Jasmina Douieb – Je suis quelqu’un qui prépare beaucoup, mais je le fais en sachant reconnaître les endroits que je ne maîtrise pas. Je trie les éléments qu’il me semble nécessaire de définir précisément et j’accepte de laisser des éléments me surprendre. Ici, je m’attends à une collision, à un accident que j’espère avoir bien préparé.
Alain Cofino Gomez – Qu’est-ce que le public va venir voir en entrant dans la salle de spectacle?
Jasmina Douieb – Pour le moment j’ai l’impression de travailler ce spectacle comme un chant. Parce qu’au niveau du récit il ne se passe pas énormément de chose. C’est un huis clos. C’est une galerie de personnages figés, enlisés dans un temps suspendu qui attend une solution. Mais, il s’agit aussi d’une nuit blanche avec ce que cela comporte de traversée onirique. Oui, il s’agit d’un chant dans le sens d’une épopée grecque qui va, j’imagine, amener les gens à ressentir la question de l’exil. Je dis bien ressentir. Je ne veux apporter aucune solution à aucun problème, le texte ne le propose pas non plus. Juste un grand nombre de blessures qui s’expriment.
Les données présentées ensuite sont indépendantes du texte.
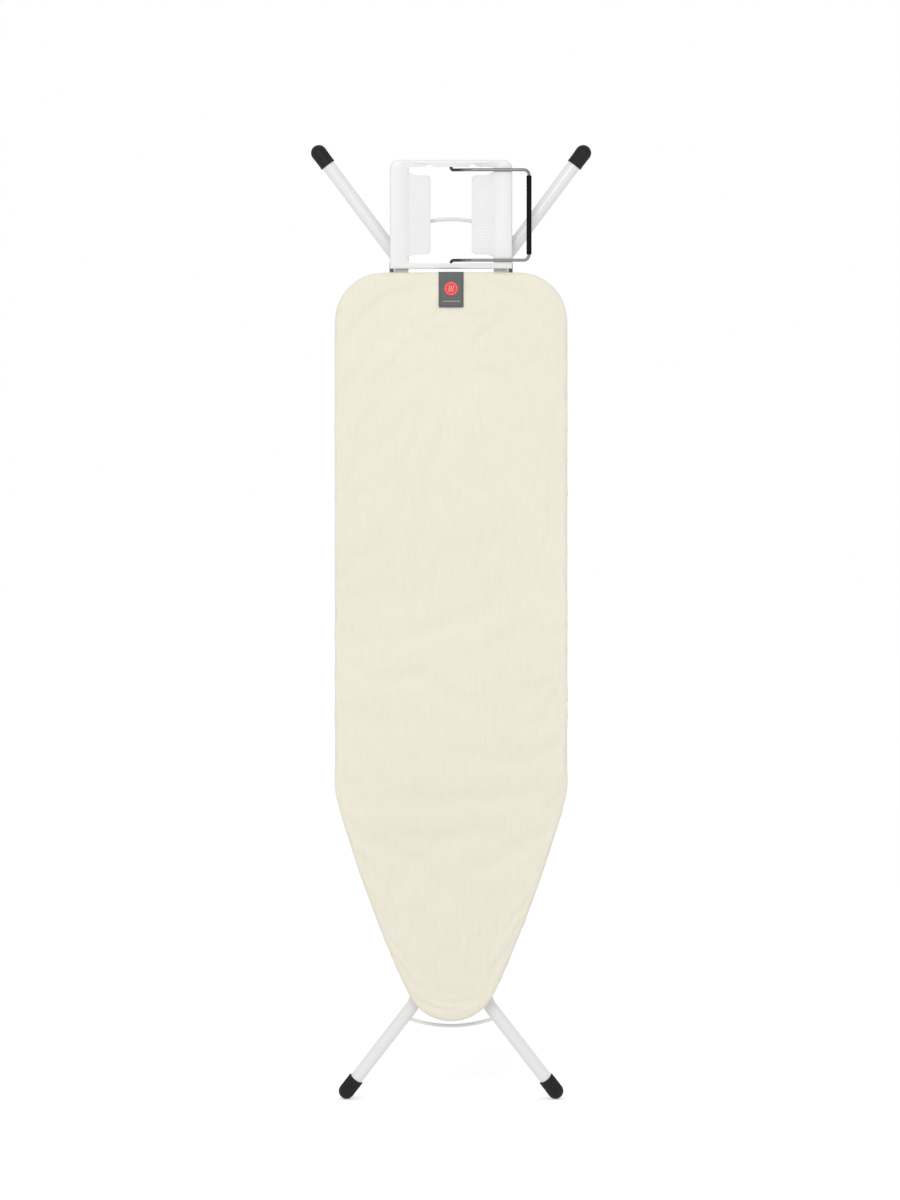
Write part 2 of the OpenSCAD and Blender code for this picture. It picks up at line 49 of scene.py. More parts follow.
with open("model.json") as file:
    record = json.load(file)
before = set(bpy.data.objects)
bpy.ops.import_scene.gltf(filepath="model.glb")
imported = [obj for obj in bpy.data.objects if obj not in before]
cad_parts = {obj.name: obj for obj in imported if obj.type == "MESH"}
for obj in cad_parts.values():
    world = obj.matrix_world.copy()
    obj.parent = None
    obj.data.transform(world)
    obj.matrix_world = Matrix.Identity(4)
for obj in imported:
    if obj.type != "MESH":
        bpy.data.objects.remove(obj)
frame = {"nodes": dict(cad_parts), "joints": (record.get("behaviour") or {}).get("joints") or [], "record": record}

Alain Cofino Gomez – Parmi toutes ces blessures on peut en dégager une plus centrale que les autres, non ?
Jasmina Douieb – Il y a un des personnages qui est un touriste. Il semble se trouver sur ce cargo par hasard, mais en fait, il s’avère être un exilé du Maroc qui se retrouve confronté à ce détroit qu’il a traversé clandestinement dix ans auparavant. C’est un être qui a gardé une espèce de rapport blessé à son identité et qui dans le fait de revoir la terre dont il est issu, juste sous forme d’horizon depuis les coursives du navire arrêté, va réveiller en lui le désir du retour mêlé à une forme de rejet… une espèce de haine/amour pour la terre que l’on a quittée. Ce personnage à un côté divisé et la situation lui permet peut-être de revisiter cette division et de l’accepter. En fait, c’est bien de cela qu’il est question, toute personne qui part se coupe irrémédiablement en deux. Le texte parle de la mémoire et du cœur l’un et l’autre séparés à jamais.
Alain Cofino Gomez – Il y a quelque chose de l’ordre de la condamnation dans ce qui est dit là, l’exilé est condamné à une division intime ?
Jasmina Douieb – Je crois, oui, je crois. Mais cela se joue à des degrés divers. Dans l’exil qui est le fruit d’une fuite, économique, politique ou pour toute autre raison, il me semble que l’on perd quelque chose. C’est ma vision des choses et c’est aussi une chose que je décèle dans le groupe des musiciens. C’est une question qui me touche très fort, même si je ne l’ai pas vécue personnellement et la force du mouvement de l’exil du Sud vers le Nord me questionne également fortement. Et l’incapacité du Nord à recevoir ce mouvement d’exil me questionne définitivement. J’ai toujours trouvé le discours sur la frontière extrêmement bizarre, c’est une notion qui m’est étrangère.